[Date Prev][Date Next][Thread Prev][Thread Next][Date Index][Thread Index]

Re: [Condor-users] condor_rm on lots of jobs



On Thu, 29 Apr 2010, Ian Stokes-Rees wrote:

We get into a situation about once every 4-6 weeks where we have >10k
jobs queued, a few thousand running, and discover that some aspect of
the system (network, files, job descriptions, job scripts) has an error
that is going to cause most, if not all, of the jobs to fail.  We need
to flush *all* the jobs.  condor_rm on all the jobs usually brings our
system to its knees, and Condor stops responding.  Typically it takes
4-24 hours to recover, often with numerous manually condor_on commands
to coax Condor back to life.  Our system usually experiences a big load
spike.  This morning when we did condor_rm with 15k jobs the load
climbed to ... you guessed it, ~15000.

Can anyone advise if there are better ways of doing this?

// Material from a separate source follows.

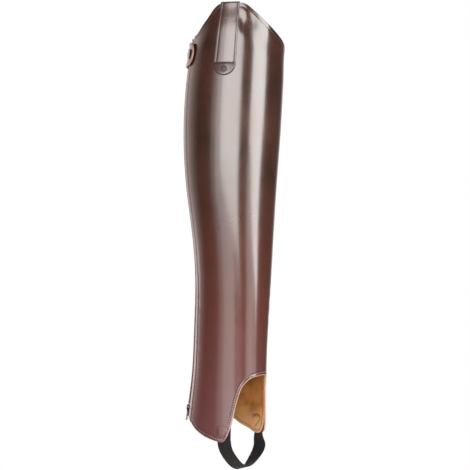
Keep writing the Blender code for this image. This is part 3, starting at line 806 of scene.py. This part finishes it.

FWIW, the jobs are generally managed through DAGMan, and have POST
scripts associated with them.  I would have thought that a queued job
that gets "rm'ed" isn't going to go through the POST script, but I could
be wrong.

This is a case where you *don't* want to manually remove the node jobs. If you remove the node jobs, and DAGMan starts noticing those events before it gets removed itself, it *will* run POST scripts for the removed jobs, which might be part of your load problem.

As I said before, if you just condor_rm DAGMan itself, no POST scripts should get run.

Kent Wenger
Condor Team